[Start of Material]

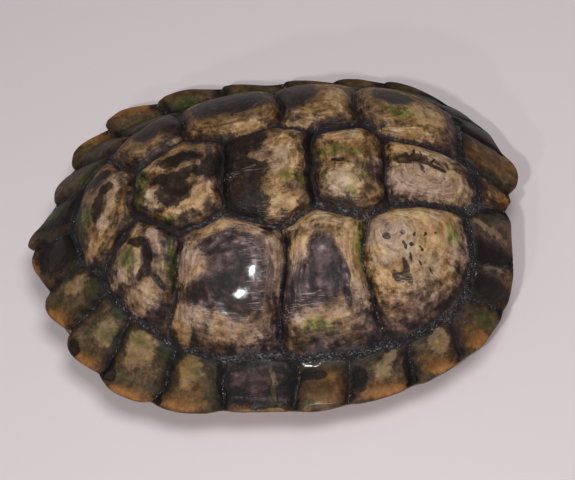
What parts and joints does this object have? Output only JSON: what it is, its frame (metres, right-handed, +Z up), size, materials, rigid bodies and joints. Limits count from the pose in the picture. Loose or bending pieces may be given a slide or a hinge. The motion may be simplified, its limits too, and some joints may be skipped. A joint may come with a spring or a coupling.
{
  "type": "turtle shell",
  "caption": "Empty domed pond-turtle shell with raised horny shields, a serrated rear rim, and a flat belly plate to rest on, hollow inside and open at neck, legs and tail.",
  "frame": {"origin": "middle of the shell's outline, in the plane of the flat belly face that it rests on", "axes": "+X to the neck end, +Y to the animal's left, +Z up through the dome"},
  "size_m": [0.2061, 0.1642, 0.0692],
  "materials": {
    "horn_shields": "satin",
    "belly_horn": "satin"
  },
  "bodies": {
    "root": {"carapace": "horn_shields", "plastron": "belly_horn"}
  },
  "joints": []
}
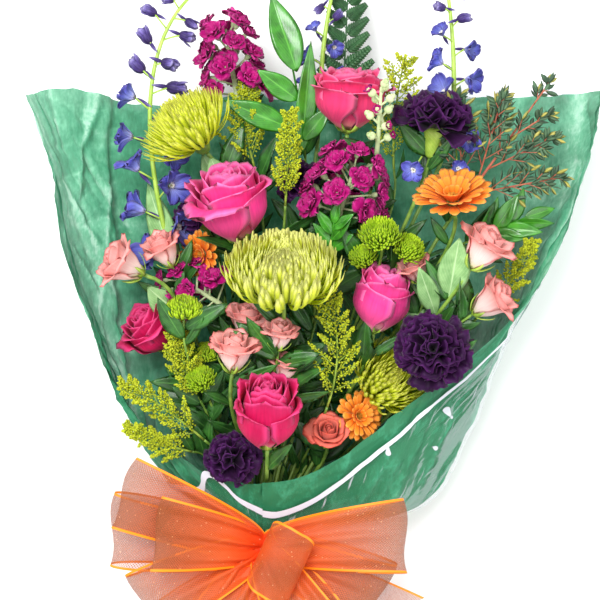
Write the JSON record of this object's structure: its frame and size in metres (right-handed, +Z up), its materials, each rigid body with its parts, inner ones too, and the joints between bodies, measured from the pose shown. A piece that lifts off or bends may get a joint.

[End of Material]

Print all of the entries exactly as they are written.

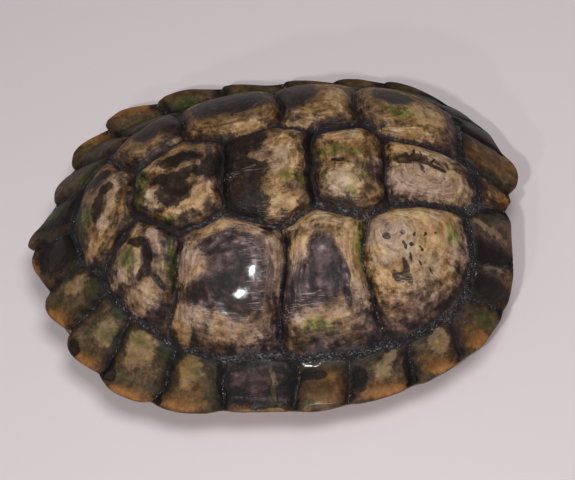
What parts and joints does this object have? Output only JSON: what it is, its frame (metres, right-handed, +Z up), size, materials, rigid bodies and joints. Limits count from the pose in the picture. Loose or bending pieces may be given a slide or a hinge. The motion may be simplified, its limits too, and some joints may be skipped. A joint may come with a spring or a coupling.
{
  "type": "turtle shell",
  "caption": "Empty domed pond-turtle shell with raised horny shields, a serrated rear rim, and a flat belly plate to rest on, hollow inside and open at neck, legs and tail.",
  "frame": {"origin": "middle of the shell's outline, in the plane of the flat belly face that it rests on", "axes": "+X to the neck end, +Y to the animal's left, +Z up through the dome"},
  "size_m": [0.2061, 0.1642, 0.0692],
  "materials": {
    "horn_shields": "satin",
    "belly_horn": "satin"
  },
  "bodies": {
    "root": {"carapace": "horn_shields", "plastron": "belly_horn"}
  },
  "joints": []
}
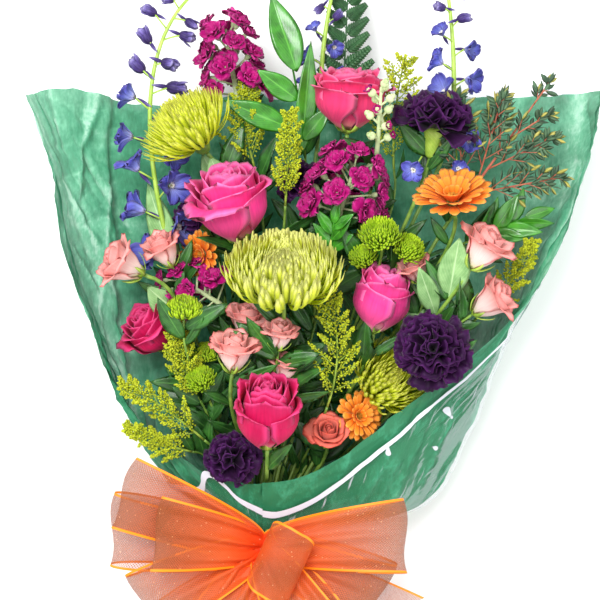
Write the JSON record of this object's structure: its frame and size in metres (right-handed, +Z up), its materials, each rigid body with its parts, inner ones too, and the joints between bodies, measured from the pose shown. A piece that lifts off or bends may get a joint.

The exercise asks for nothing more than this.